Moscow Marks Victory Day Amid Ukraine Crisis

by VOA News

Thousands of Russian troops marched on Red Square in the annual Victory Day parade in a display of the nation's massive military arsenal amid escalating tensions over Ukraine.
 
Putin watched from the stands as 11,000 Russian troops took part in Friday's parade marking Russia's victory in World War II.
 
The pomp in Moscow comes as Russia ordered energy-dependent Ukraine to pay in advance for all future natural gas deliveries.
 
The Russian Energy Ministry said Thursday Ukraine missed a Wednesday deadline to pay down a $3.5 billion energy debt. As the cash-poor Kyiv government struggles to maintain economic and political stability, Moscow now says all gas sent from June 1 will require cash in advance.
 
It remained unclear late Thursday what impact the prepayment edict will have on the European Union. Russia supplies about 30 percent of Western Europe's gas needs, with about half of those supplies passing through Ukraine.
 
Ukraine has so far refused to pay down its energy debt to protest Moscow's recent gas price increase that nearly doubles what Ukraine's energy monopoly Naftogaz pays its neighbor.
 
The Russian president last month warned the European Union that it would require gas prepayments from Ukraine unless Europe helped cover the Ukrainian debt.
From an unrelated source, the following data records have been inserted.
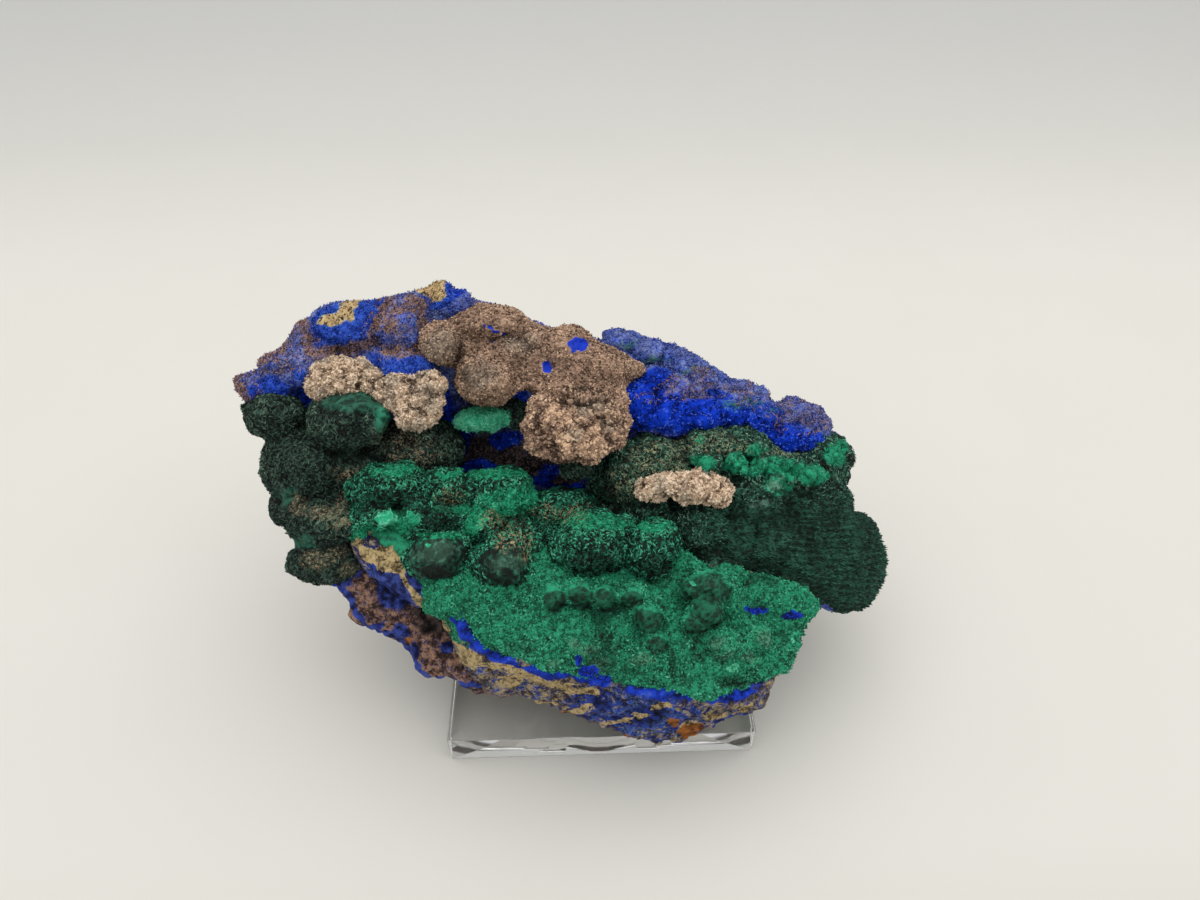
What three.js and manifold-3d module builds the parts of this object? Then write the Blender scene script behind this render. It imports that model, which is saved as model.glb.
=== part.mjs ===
// Azurite and malachite specimen, resting on a clear acrylic stand with three pegs.
// Millimetres, +Z up. The origin is the centre of the stand's underside; -Y is the side that faces the viewer.
import * as THREE from "three";
import { mergeVertices } from "three/addons/utils/BufferGeometryUtils.js";
import Module from "manifold-3d";

// ---------------------------------------------------------------- driving dimensions
const BASE = { width: 76.2, depth: 63.5, height: 9.5, bevel: 0.4 };
const PEG = { radius: 6, height: 24, round: 1.5, sides: 24 };
const PEG_PLACES = {
  peg_front: [0, -16.5],
  peg_back_left: [-20.5, 6],
  peg_back_right: [20.5, 6],
};
const REST_GAP = 0.3; // clearance between the rock and each peg that carries it

// The rock's face leans back on the stand. u runs to the right across the face, v up it, and w out of it.
const FACE = {
  centre: new THREE.Vector3(-9, 3.8, 53.5),
  lean: THREE.MathUtils.degToRad(48.3), // how far the face looks up
  turn: THREE.MathUtils.degToRad(2.3), // how far it looks to the right
  taper: 200, // the relief draws together towards a point this far out of the face
};
const OUT = new THREE.Vector3(
  Math.sin(FACE.turn) * Math.cos(FACE.lean),
  -Math.cos(FACE.turn) * Math.cos(FACE.lean),
  Math.sin(FACE.lean),
);
const ACROSS = new THREE.Vector3(Math.cos(FACE.turn), Math.sin(FACE.turn), 0);
const UP_FACE = new THREE.Vector3().crossVectors(OUT, ACROSS);

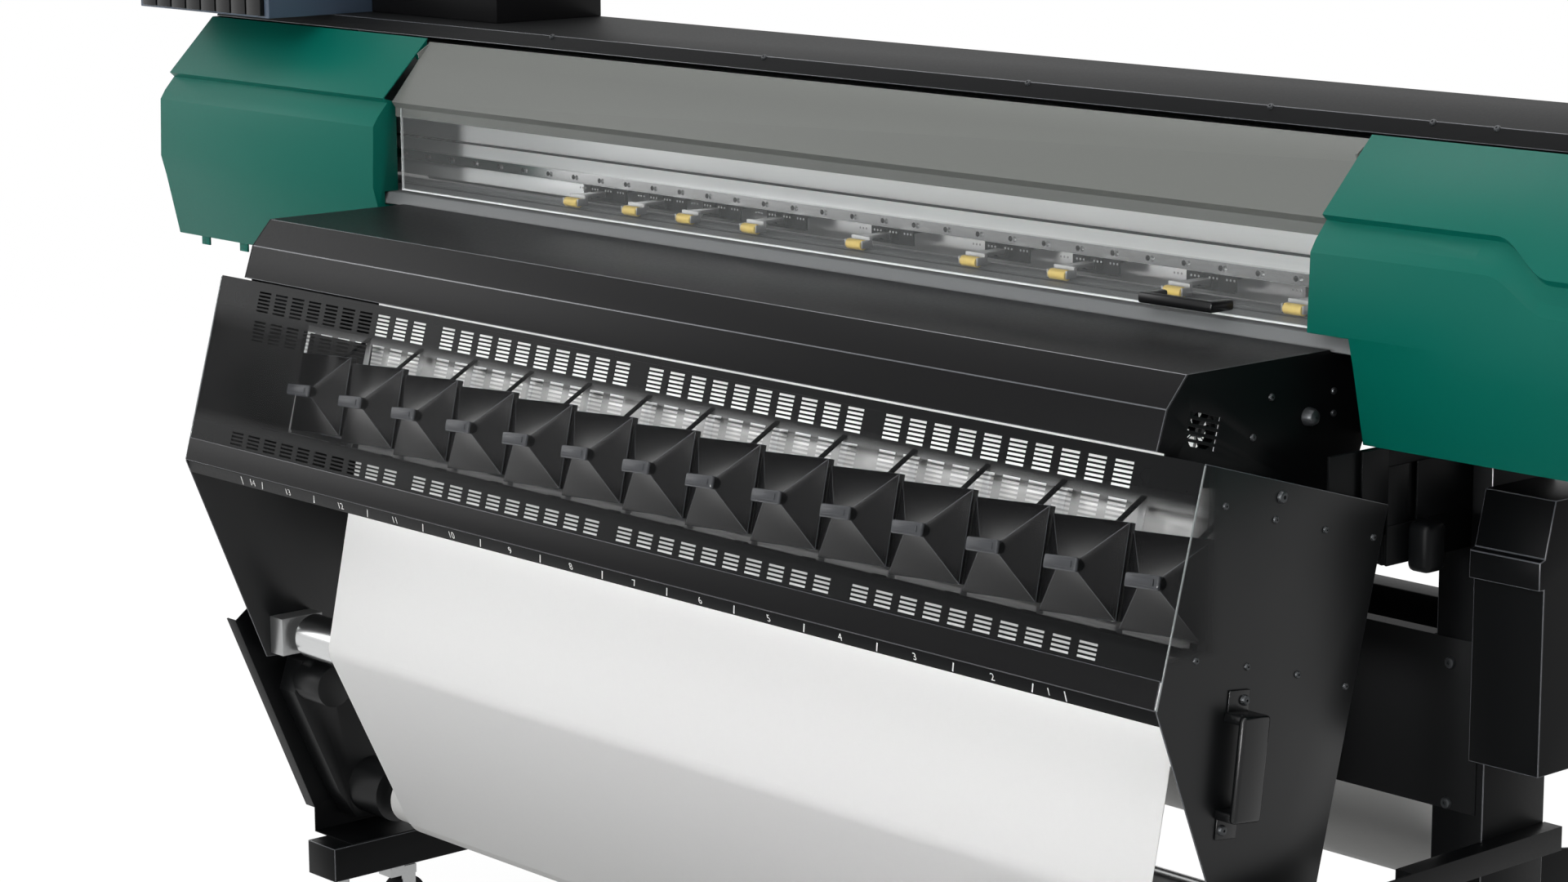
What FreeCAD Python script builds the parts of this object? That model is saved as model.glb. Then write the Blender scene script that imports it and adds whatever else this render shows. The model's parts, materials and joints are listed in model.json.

Since then, the International Monetary Fund has approved a loan package to Kyiv that includes an initial payment of more than $2 billion.

Victory Day in Kyiv

Ukraine's political and religious leaders paid their respects to World War II heroes on Victory Day in Kyiv by laying flowers at the eternal flame in the city's Heroes' Park.
 
It was a low-key ceremony; authorities wanted to avoid any clashes between pro-Russians and Ukrainians supporting Kiev.
 
The ceremonies planned for Victory Day in Kyiv were in stark contrast to the flamboyant parade in Moscow, where Putin praised the Soviet role in defeating fascism in the second world war.
 
The appeal not to forget the people who defeated fascism had a poignant ring because Moscow has warned of the dangers posed by the new leaders it portrays as neo-fascists in Ukraine, and urged Europe to prevent the rise of the far-right.
 
Ukrainian Prime Minister Arseny Yatsenyuk gave an impromptu comment in English when asked about Russia, as his troops carry out daily operations in eastern Ukraine to dislodge pro-Moscow separatists preparing for a referendum on Sunday to split away from Kyiv.
 
“Those who are terrorists, those who do harm, we will bring them to justice but we started to launch a nationwide dialog two weeks ago and we believe the country will be united,” Yatsenyuk said.